What about all the input data into LLMs and the conversations we're having? That must be able to produce a better next gen model, no?

> it's ridiculously easy for anyone to fine-tune training, we don't need frontier companies for that.

Not for me. It'll take me days, and then I'm pretty sure it won't be better than Gemini 3 pro for my coding needs, especially in reasoning.

> For doing math you'll use one model, for intelligence you'll use a different model, for coding a different model, for health a different model, etc, and the reason is simple: it's faster, lower memory, and more accurate.

Why wouldn't e.g. Gemini just add a triage step? And are you sure it's that much easier to get a better model for math than the big ones?

I think you underestimate the friction this causes regular users by handpicking and/or training specific models, whilst the big vendors are good enough for their needs.

  • 0xbadcafebee 13 hours ago

    > What about all the input data into LLMs and the conversations we're having? That must be able to produce a better next gen model, no?

    Better models are largely coming from training, tuning, and specific "techniques" discovered to do things like eliminate loops and hallucinations. Human inputs are a small portion of that; you'll notice that all models are getting better despite the fact that all these companies have different human inputs! A decent amount of the models' abilities come from properties like temperature/p-settings, which is basically introducing variable randomness. (these are now called "low" and "high" in frontier models) This can cause problems, but also increased capability, so the challenge isn't getting better input, it's better controlling randomness (sort of). Even coding models benefit from a small amount of this. But there is a lot more, so overall model improvements are not one thing, they are many things that are not novel. In fact, open models get novel techniques before the frontier does, it's been like that for a while.

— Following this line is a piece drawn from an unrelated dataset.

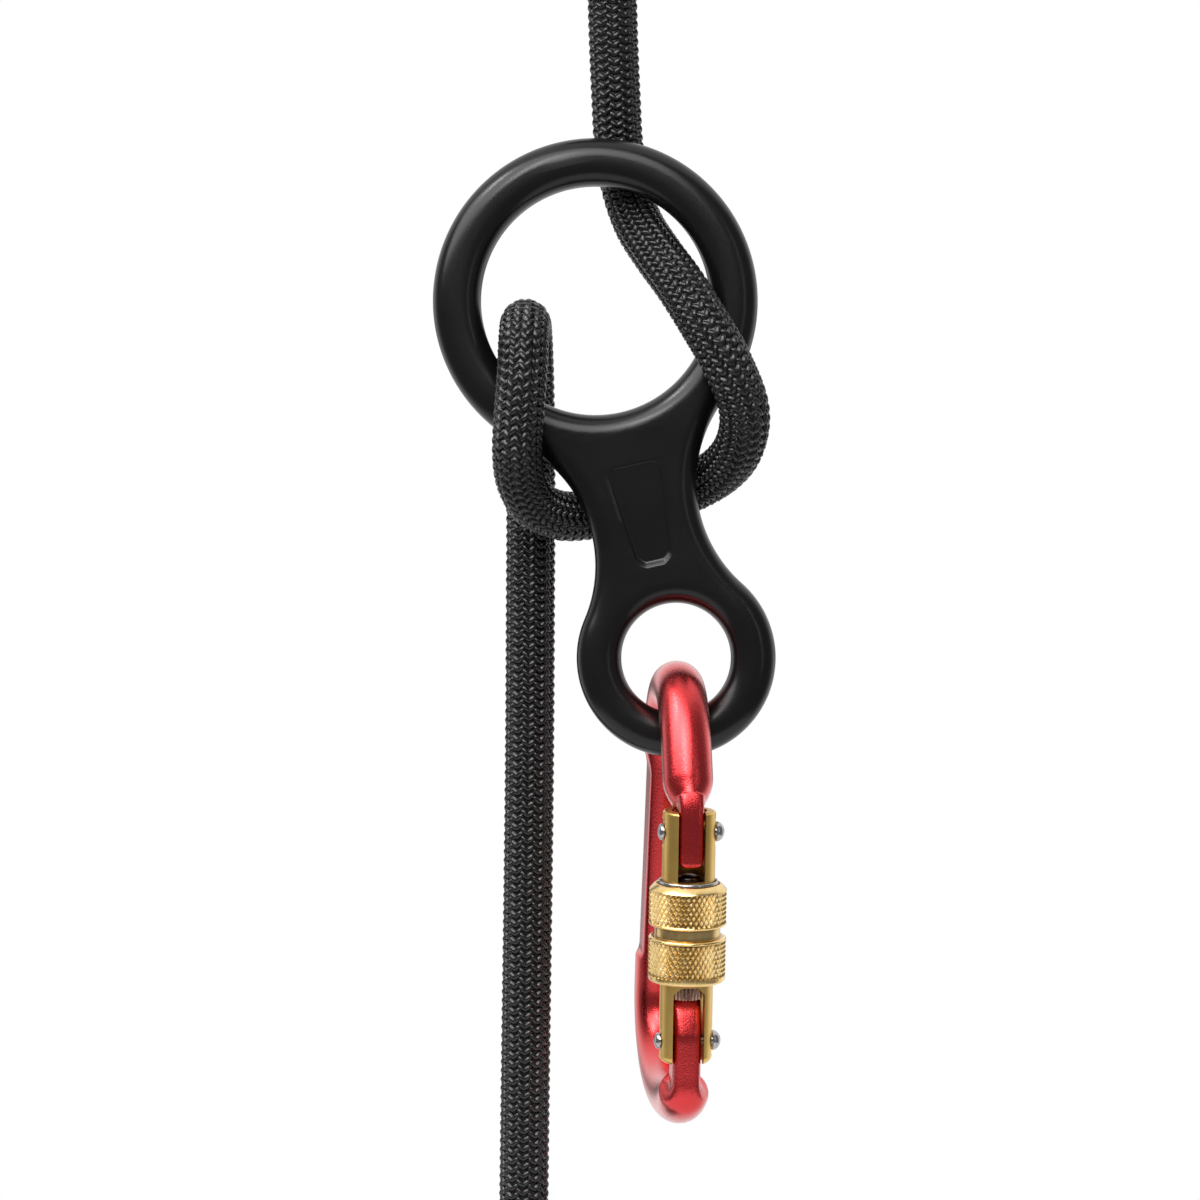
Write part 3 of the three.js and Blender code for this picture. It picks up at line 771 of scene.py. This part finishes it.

    > Not for me. It'll take me days, and then I'm pretty sure it won't be better than Gemini 3 pro for my coding needs, especially in reasoning.

    If you don't want the improvements, that's up to you; I'm just saying the frontier has no advantage here, and if people want better than frontier, it's there for free.

    > Why wouldn't e.g. Gemini just add a triage step? And are you sure it's that much easier to get a better model for math than the big ones?

    They already do have triage steps, but despite that, they still create specific models for specific use-cases. Most people already choose Thinking by default for general queries, and coding models for coding. That will continue, but there will be more providers of more specific models that will outperform frontier models, for the simple fact that there's a million use-cases out there and lots of opportunity for startups/community to create a better tailored model for cheaper. And soon all our computers will be decent at doing AI locally, so why pay for frontier anyway? I can already AI-code locally on a 4 year old machine. Two years from now, there likley won't be a need for you to use a cloud service at all, because your local machine and a local model will be equivalent, private, and free.

    • Turfie 4 hours ago

      Thank you. You have somewhat shifted my beliefs in a meaningful way.